The week in charts: Tariff turbulence poised to reshuffle VLGC | Retaliatory tariffs could spark inflationary trade shift | What the IMO levy rollback means
Lloyd’s List’s weekly showing of the data and figures behind our news, analysis and markets coverage
VLGCs most likely to experience shift in trade patterns following China’s imposition of reciprocal 34% tariff; Retaliatory tariffs against the US will affect cargo volumes more than US tariffs themselves; IMO green talks look headed toward a fuel standard with a revenue-raising feature
THE very large gas carrier market is known for its volatility — and it is poised to get more volatile, wrote senior maritime reporter Tomer Raanan.
China’s announcement of a 34% levy on US imports in response to the “Liberation Day” tariff extravaganza in the White House is expected to materially impact VLGCs, with a reshuffling of trade routes very much on the cards.

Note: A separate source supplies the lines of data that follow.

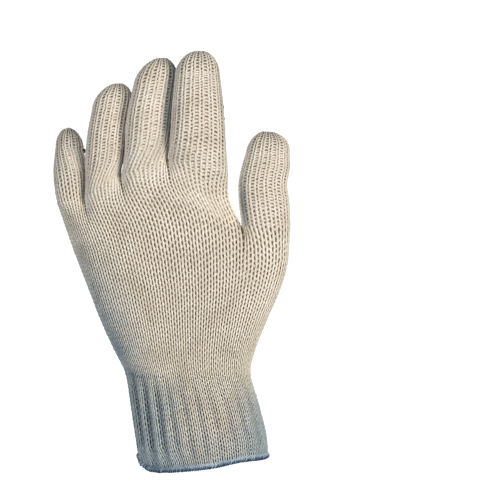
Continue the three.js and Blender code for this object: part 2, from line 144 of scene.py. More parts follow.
def even_oval(aspect, power):
    """Half of the oval |x|^power + |y|^power = 1, walked at an even pace from x = -1 to x = 1."""
    angle = np.linspace(0, math.pi, OVAL_STEPS)
    x = -np.sign(np.cos(angle)) * np.abs(np.cos(angle)) ** (2 / power)
    y = np.abs(np.sin(angle)) ** (2 / power)
    walked = np.concatenate([[0], np.cumsum(np.hypot(np.diff(x), aspect * np.diff(y)))])

    def place(share):
        way = np.clip(share, 0, 1) * walked[-1]
        return np.interp(way, walked, x), np.interp(way, walked, y)

    return place


cuff_oval = even_oval(aspect=0.62, power=2.0)
palm_oval = even_oval(aspect=0.34, power=2.4)
finger_oval = even_oval(aspect=0.85, power=2.35)
THUMB_SIDE = palm_oval(FOUR_FINGER_WALES / WALES)[0]


def sleeve_oval(wale, course):
    """The whole tube's section: round at the cuff, and flatter from the wrist on."""
    how = smooth((course - FLATTENS_FROM_COURSE) / FLATTENING_COURSES)
    return [a + how * (b - a) for a, b in zip(cuff_oval(wale / WALES), palm_oval(wale / WALES))]


def side_edges(rows, at):
    """The tube's little-finger side and its thumb side at that course."""
    both = read(rows, "left_x left_y left_z right_x right_y right_z", at)
    return both[..., :3], both[..., 3:]


def out_of_back(left, right, run=None):
    """The way out of the back: -Y, less its parts along the ring's width and along the finger's run."""
    width = unit(right - left)
    out = np.zeros_like(width) + (0.0, -1.0, 0.0)
    out = out - dot(out, width) * width
    if run is not None:
        along = unit(run - dot(run, width) * width)
        out = out - dot(out, along) * along
    return unit(out)


def ring_point(left, right, out, depth, place):
    """A point of an oval ring: across between its two edges, and out from that line by depth times rise."""
    across, rise = place
    return lerp(left, right, (across + 1) / 2) + out * (depth * rise)[..., None]


def depth_of(rows, at, side):
    back, palm = np.moveaxis(read(rows, "back_depth palm_depth", at), -1, 0)
    return np.where(side < 0, back, -palm)


def finger_row_at(wale):
    """How the fingers' row strays from the chord between its ends: share along it, upwards and away."""
    spot = read(FINGER_ROW, "x y z", wale)
    first, last = (np.array([FINGER_ROW[k][end] for k in "xyz"]) for end in (0, -1))
    chord = (last - first) * (1, 0, 1)
    offset = (spot - first) * (1, 0, 1)
    share = (offset @ chord) / (chord @ chord)
    up = np.array([-chord[2], 0, chord[0]]) / np.linalg.norm(chord)
    return share, offset @ up, spot[..., 1] - first[1] - share * (last[1] - first[1])


def four_finger_middle(wale, course):
    """The middle line of the four-finger tube: even at the wrist, and as the fingers part at their row."""
    left, right = side_edges(FOUR_FINGERS, course)
    even = (palm_oval(wale / WALES)[0] + 1) / (THUMB_SIDE + 1)
    share, up_by, away = finger_row_at(wale)
    how = smooth((course - WRIST_COURSE) / (FINGER_COURSE - WRIST_COURSE))
    across = right - left
    up = unit(np.stack([-across[..., 2], 0 * share, across[..., 0]], axis=-1))
    point = lerp(left, right, even + how * (share - even)) + up * (how * up_by)[..., None]
    point[..., 1] += how * away
    return point


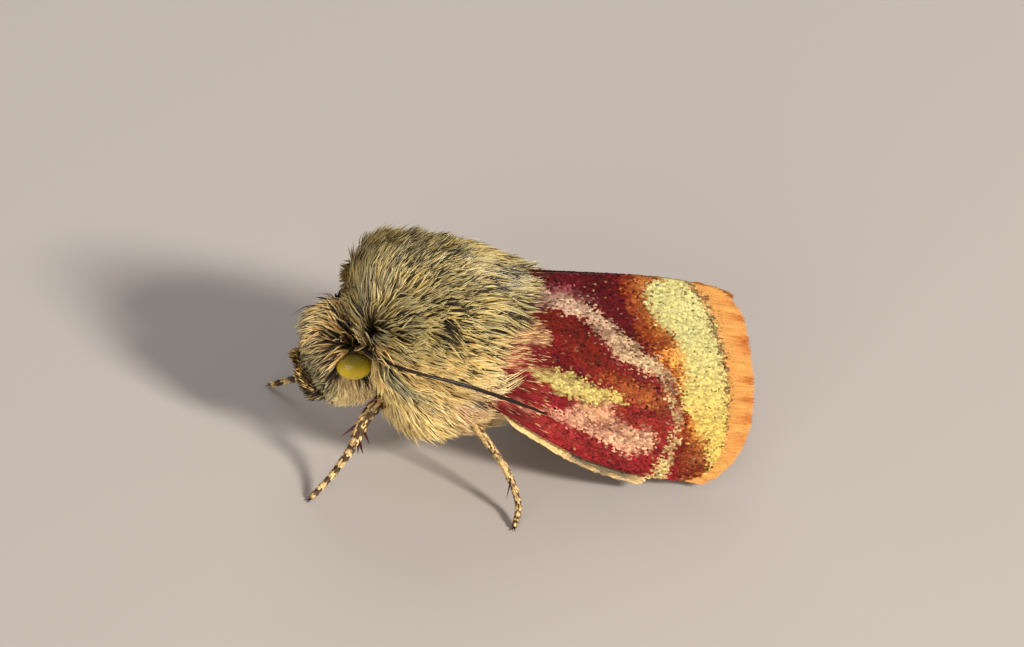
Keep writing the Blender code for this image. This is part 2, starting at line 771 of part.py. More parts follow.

According to data from commodities analytics provider Vortexa, almost 27% of LPG cargoes loaded in the US in 2024 were discharged in China. That figure swells to nearly 33% when looking exclusively at cargoes carried on VLGCs. For China, the US accounted for about 60% of all LPG imports last year, nearly all of which was carried on VLGCs. US-origin ethane, which is shipped on board very large ethane carriers that can also carry LPG, accounted for virtually all of China’s ethane imports in 2024.
US ‘Liberation Day’ tariffs
The immediate fallout from the US “Liberation Day” tariffs, if fully implemented, will be felt first in the container sector. But the likely reduction in underlying oil demand growth and the inflationary impact on bulk commodities being targeted should not be overlooked as an unintended consequence, wrote editor-in-chief Richard Meade.
While US President Donald Trump said he was open to reducing his tariffs if other nations were able to offer something “phenomenal”, even those economists nominally supportive of the US tariff plan accept that they will end up being inflationary. But to what extent is unclear.
Examining the US influence on global trade by individual commodities offers a starting point to understanding the likely consequences of a spiralling trade war.
Where the US is exporting more than 10% of a global commodity market, the inflationary impact of countries ultimately sourcing away from the US as retaliatory tariffs escalate, is going to be a pain point that economists will keep a close eye on.
A breakdown of the US percentage of trade in the world, split by the different commodities courtesy of data consultancy Tradeviews, offers an instructive view.
Maize, for example is a trade where the US has a 31% share of global exports. In the petcoke trade, used for various industrial processes, it has a 53% share.
Sorghum, a grain used for food, animal feed, and ethanol production, tends to go to China, and the US exports 5m tonnes of the 10m tonne global trade. Should that become a commodity where importers source away from the US, that will create an inflationary effect.
IMO’s greenhouse gas fuel standard
A global emissions regulation based on a greenhouse gas fuel standard is going to be hard for shipping companies to live with, experts warn, wrote senior reporter Declan Bush.
Talks at the International Maritime Organization last week saw momentum swing in favour of a credit trading plan nicknamed J9.
The final detail of how it will work won’t be known until October, when the IMO adopts its package of mid-term climate measures.
Feeders still dominate boxship charter market
The boxship charter market continues to defy container freight markets with no sign of a downturn in demand for chartered tonnage during a period of high geopolitical tensions, looming US tariffs and port levy threats, reported markets editor Rob Willmington.
For the first time since January, the Shanghai Container Freight Index recorded minor gains, rising 4.9% week on week. This was chiefly due to rising freight rates on the Shanghai-US routes but the overall index remains depressed since the start of the year. Conversely, the charter market has remained resilient during the same period.
Tariff impact on dry bulk limited, but worse could be to come
The worst could be yet to come for the dry bulk sector as far as tariffs are concerned, wrote reporter Joshua Minchin.
Cement is a major commodity immediately affected by president Trump’s “Liberation Day” announcement. Howe Robinson head of dry bulk research Bilal Muftuoglu said US imports from Vietnam (a major cement exporter) would be heavily affected.
Instead, Drewry director of dry bulk research Rahul Sharan expects US buyers to switch to Türkiye, its largest cement trade partner. With a tariff of 10% on Turkish cement versus 46% on Vietnamese imports, this would be the shrewdest move for importers.
US grain and coal will likely be the biggest losers as far as commodities go, MSI director Will Fray told Lloyd’s List.
Fray said coal trade routes will likely be reshuffled, with the inefficiencies that result potentially a positive for shipping, providing volumes are not affected too much.
But the same can’t be said for grain, and in particular US soyabeans, which are heavily reliant on China as an importer.